If you’re late to the party like me, you may be wondering what the deal is with the non-poached eggs perched beautifully atop our garlic spinach. It’s the 7-minute egg, recently popularized by Molly, embraced by the internet and brunch/breakfast enthusiasts everywhere. Some folks explain poaching an egg as if it’s as easy as scrambling, but I think that’s a stretch, unless you’ve poached a lot of eggs. It’s a total art form, and to do it well, it requires a few tools. These 7 minute eggs give you the same runny, while slightly thicker, yolk, without any fuss. If you’re feeling ambitious, you can easily cook the eggs while frying up your risotto cakes.
Oh, and the risotto cakes are a delicious use for leftover risotto, with or without brunch.
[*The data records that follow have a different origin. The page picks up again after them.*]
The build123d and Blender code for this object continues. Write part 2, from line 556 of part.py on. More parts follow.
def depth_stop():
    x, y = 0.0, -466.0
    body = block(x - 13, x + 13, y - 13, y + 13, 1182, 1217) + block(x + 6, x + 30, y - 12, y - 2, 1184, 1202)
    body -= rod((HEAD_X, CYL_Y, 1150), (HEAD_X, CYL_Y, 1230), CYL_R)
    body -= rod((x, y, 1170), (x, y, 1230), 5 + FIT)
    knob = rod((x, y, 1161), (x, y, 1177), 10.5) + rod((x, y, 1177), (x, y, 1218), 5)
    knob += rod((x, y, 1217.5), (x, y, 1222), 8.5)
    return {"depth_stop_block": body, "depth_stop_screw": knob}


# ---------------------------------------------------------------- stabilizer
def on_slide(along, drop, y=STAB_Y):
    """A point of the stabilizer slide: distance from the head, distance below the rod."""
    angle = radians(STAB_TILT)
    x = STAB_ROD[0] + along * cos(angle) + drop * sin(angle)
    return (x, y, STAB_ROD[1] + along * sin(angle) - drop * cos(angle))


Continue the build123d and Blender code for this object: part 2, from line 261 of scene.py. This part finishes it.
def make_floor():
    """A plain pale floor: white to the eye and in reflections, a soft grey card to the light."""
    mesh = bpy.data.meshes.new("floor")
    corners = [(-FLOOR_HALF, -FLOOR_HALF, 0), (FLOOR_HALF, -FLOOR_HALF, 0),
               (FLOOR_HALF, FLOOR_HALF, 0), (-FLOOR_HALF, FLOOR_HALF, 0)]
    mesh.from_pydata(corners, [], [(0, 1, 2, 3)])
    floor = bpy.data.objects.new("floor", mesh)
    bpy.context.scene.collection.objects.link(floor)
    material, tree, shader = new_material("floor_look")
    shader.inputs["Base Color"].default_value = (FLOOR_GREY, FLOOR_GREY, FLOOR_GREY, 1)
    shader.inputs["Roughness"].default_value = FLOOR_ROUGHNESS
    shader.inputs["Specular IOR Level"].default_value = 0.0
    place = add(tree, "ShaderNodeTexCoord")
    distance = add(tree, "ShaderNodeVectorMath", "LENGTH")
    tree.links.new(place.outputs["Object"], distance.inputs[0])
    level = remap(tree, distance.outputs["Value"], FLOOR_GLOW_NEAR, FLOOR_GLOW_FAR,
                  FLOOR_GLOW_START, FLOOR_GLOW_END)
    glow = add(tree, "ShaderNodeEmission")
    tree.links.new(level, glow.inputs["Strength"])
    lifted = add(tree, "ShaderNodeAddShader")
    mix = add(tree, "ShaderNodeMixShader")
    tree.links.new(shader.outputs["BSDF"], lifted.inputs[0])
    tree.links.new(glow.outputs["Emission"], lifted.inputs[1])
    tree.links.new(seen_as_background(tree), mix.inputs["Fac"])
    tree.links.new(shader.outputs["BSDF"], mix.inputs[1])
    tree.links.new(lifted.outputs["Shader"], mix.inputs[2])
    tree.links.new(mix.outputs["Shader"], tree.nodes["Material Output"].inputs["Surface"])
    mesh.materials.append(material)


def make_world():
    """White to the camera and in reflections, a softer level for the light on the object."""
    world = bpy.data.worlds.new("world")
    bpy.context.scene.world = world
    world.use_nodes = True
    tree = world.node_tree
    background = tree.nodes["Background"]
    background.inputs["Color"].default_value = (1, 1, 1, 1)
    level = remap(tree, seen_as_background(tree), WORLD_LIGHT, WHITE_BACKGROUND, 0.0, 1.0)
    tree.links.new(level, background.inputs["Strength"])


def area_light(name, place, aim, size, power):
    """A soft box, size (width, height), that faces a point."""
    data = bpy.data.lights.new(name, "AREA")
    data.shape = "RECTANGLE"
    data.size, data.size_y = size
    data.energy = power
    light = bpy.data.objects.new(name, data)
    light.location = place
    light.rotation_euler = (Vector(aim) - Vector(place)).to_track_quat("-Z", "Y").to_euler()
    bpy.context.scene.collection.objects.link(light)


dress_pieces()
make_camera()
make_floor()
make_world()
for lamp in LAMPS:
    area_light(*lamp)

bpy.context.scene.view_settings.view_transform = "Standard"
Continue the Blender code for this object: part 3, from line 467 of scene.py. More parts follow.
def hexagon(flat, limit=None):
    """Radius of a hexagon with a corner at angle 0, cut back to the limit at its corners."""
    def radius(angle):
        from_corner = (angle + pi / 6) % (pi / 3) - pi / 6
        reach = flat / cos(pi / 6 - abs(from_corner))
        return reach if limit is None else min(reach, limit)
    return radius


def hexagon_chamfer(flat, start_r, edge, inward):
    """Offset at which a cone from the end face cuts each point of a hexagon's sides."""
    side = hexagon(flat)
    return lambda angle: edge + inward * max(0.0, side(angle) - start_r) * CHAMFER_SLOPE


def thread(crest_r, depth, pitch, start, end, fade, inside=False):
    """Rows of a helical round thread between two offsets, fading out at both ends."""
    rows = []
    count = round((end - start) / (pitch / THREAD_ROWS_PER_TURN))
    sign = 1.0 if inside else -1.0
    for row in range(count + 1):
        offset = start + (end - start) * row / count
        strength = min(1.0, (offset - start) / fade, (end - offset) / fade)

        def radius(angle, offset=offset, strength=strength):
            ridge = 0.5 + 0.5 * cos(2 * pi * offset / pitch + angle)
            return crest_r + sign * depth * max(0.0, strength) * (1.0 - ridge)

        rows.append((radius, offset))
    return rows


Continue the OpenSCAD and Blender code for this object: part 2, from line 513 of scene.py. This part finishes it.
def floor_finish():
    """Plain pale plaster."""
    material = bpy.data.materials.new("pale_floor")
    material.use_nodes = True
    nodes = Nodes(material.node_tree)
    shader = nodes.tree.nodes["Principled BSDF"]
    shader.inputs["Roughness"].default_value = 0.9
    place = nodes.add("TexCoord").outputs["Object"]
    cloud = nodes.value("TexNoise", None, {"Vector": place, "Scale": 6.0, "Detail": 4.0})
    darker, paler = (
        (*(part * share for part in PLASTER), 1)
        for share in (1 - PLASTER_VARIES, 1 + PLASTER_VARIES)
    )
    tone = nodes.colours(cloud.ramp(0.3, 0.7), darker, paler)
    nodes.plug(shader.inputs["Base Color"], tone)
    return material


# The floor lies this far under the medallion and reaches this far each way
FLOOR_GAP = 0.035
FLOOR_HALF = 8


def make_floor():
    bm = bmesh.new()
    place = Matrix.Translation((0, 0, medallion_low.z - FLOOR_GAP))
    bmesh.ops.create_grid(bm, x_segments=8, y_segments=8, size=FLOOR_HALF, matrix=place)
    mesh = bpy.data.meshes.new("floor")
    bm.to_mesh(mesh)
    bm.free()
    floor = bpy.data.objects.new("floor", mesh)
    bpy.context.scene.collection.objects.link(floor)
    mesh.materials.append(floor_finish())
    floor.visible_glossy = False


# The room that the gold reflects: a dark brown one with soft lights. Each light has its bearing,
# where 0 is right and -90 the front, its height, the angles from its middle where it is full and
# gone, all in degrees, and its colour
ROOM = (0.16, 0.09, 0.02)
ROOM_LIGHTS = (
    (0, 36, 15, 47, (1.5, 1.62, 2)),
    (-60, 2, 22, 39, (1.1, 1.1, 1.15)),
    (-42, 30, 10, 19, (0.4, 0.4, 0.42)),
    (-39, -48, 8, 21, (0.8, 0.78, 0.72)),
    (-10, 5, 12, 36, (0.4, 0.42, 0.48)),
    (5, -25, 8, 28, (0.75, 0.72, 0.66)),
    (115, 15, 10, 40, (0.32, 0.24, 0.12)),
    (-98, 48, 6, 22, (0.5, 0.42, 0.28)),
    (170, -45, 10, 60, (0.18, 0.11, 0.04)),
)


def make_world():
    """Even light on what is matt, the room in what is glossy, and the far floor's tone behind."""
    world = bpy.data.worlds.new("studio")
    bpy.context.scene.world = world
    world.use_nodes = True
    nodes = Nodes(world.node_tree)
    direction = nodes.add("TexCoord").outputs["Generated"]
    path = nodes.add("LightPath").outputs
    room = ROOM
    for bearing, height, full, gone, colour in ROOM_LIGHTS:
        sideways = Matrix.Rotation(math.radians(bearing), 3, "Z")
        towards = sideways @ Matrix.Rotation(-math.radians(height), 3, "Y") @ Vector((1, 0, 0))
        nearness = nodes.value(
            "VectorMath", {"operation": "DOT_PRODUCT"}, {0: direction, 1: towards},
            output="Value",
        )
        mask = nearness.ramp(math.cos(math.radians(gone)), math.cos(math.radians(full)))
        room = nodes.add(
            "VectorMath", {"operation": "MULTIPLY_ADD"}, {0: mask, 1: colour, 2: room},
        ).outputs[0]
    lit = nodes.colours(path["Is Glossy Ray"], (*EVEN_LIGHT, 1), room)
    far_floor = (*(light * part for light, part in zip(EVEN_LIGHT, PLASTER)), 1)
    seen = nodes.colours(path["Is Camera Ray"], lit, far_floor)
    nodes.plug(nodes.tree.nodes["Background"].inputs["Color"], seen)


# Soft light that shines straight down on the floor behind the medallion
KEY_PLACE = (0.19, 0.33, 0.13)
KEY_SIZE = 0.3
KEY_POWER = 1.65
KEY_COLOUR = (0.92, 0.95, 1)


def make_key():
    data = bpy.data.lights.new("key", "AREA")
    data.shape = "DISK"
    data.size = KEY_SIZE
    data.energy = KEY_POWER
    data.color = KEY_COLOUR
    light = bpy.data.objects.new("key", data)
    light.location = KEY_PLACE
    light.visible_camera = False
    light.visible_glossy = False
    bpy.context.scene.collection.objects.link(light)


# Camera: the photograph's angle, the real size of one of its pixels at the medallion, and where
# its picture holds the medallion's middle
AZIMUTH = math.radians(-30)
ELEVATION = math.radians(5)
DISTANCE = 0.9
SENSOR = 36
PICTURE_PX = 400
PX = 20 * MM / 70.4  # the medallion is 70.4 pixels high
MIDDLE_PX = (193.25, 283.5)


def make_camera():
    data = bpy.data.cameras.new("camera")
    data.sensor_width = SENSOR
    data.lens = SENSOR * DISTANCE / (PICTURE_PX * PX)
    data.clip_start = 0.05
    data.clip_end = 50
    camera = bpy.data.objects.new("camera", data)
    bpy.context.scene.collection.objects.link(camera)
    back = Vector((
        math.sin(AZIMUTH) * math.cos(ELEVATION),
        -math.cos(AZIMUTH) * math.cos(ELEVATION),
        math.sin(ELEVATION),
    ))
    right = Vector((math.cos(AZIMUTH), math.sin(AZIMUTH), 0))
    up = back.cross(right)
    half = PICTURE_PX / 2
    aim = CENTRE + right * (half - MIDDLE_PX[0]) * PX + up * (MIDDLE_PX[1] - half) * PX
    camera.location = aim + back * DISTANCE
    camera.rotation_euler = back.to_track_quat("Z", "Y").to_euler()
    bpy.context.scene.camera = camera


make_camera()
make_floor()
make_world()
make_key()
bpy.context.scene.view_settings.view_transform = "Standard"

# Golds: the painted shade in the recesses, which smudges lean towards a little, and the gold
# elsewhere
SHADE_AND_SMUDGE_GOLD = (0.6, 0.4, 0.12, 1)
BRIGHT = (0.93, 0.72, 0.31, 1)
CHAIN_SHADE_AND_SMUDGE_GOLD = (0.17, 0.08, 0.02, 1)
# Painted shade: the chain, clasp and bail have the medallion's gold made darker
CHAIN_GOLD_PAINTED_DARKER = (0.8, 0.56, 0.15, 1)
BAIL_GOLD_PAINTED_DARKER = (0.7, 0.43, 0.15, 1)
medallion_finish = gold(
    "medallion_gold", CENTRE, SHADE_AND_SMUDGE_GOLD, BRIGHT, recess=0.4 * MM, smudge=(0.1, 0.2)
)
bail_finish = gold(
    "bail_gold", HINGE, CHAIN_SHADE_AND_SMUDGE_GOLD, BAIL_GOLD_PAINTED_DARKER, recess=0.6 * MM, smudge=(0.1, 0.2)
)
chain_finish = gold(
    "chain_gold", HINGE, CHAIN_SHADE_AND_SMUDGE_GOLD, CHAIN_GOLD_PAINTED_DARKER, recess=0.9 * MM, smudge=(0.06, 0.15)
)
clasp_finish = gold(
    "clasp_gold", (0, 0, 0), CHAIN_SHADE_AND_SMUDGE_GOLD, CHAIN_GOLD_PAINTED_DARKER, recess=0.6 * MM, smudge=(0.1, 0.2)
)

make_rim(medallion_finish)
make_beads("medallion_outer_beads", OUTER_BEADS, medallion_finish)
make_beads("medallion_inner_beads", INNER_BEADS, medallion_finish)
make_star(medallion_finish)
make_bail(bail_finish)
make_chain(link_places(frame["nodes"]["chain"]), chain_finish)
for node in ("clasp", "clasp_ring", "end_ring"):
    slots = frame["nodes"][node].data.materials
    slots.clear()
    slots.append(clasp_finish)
No matter when or how you consume them, say goodbye to eating leftover, sticky, microwaved risotto.
- 2 C (or more) cold leftover risotto (such as this or this)
- ⅓ C brown rice flour
- 2 eggs
- 1 T milk, regular or non-dairy (I tested soy)
- ½ C regular or gluten-free Panko
- ½ C almond meal (preferably blanched)
- ⅓ C oil for frying (e.g., vegetable, canola, peanut)
- 1½ T olive oil
- 4 cloves garlic - 2 smashed, 2 minced
- 1 lb. baby spinach
- 3 T fresh lemon juice
- Salt and pepper
- 4 large eggs
- A dash of paprika (optional)
- Place risotto in freezer and turn oven to low (around 170 F).
- Heat 1½ tablespoons olive oil over medium low in a 10 inch (or larger) skillet. Add smashed garlic and cook on both sides until golden brown. Remove from oil, add minced garlic, and cook about 15 seconds. Add as much spinach as will fit in the pan and toss with tongs until beginning to wilt. Continue adding spinach as it fits. Once all spinach is wilted, add lemon juice and cook briefly until slightly reduced. Transfer to a bowl, season to taste with salt and pepper, cover with foil, and keep warm in the oven.
- Place rice flour in a shallow bowl. In another bowl, beat eggs and milk well. In a third shallow bowl, mix Panko, almond meal, and a pinch of salt and pepper. Cover half of a baking sheet or dish with wax or parchment paper and the other half with a couple layers of paper towels. Form ¼ cup scoops of risotto into balls. Flatten into a disc ¾" thick and about 3" in diameter. Gently coat each cake in rice flour, tapping off excess. Quickly dip one cake at a time in the egg mixture, wipe off the excess while holding the cake in one hand, then coat in Panko mixture. Place breaded patties on the wax paper when done. Cakes can be prepared in advance up to this point. Refrigerate, covered, between layers of wax paper.
- To fry cakes, heat a thick coating of oil (about 3 tablespoons) in a skillet over medium heat. When very hot, gently add 3 or 4 cakes to the pan. Fry about 4 minutes per side, until browned on the outside and warmed through. Drain on layers of paper towels, then remove paper towels and keep warm in the oven while eggs cook.
- Bring enough water to cover four eggs to a boil in a medium saucepan. Add eggs and immediately set a timer for 7 minutes. Maintain a moderate boil while eggs cook, uncovered. Quickly remove eggs to bowl of ice water for a couple minutes. Gently peel eggs (the whites will be fully set, but the yolk is fairly liquid) and set aside.
- To assemble eggs florentine, serve two risotto cakes on each plate and top with a small scoop of garlic spinach. Season with black pepper. Cut each egg in half lengthwise, quickly turning the halves face up and placing atop the spinach, allowing some of the yolk to run down. If desired, garnish with a sprinkling of paprika, more pepper, or finely grated parmesan.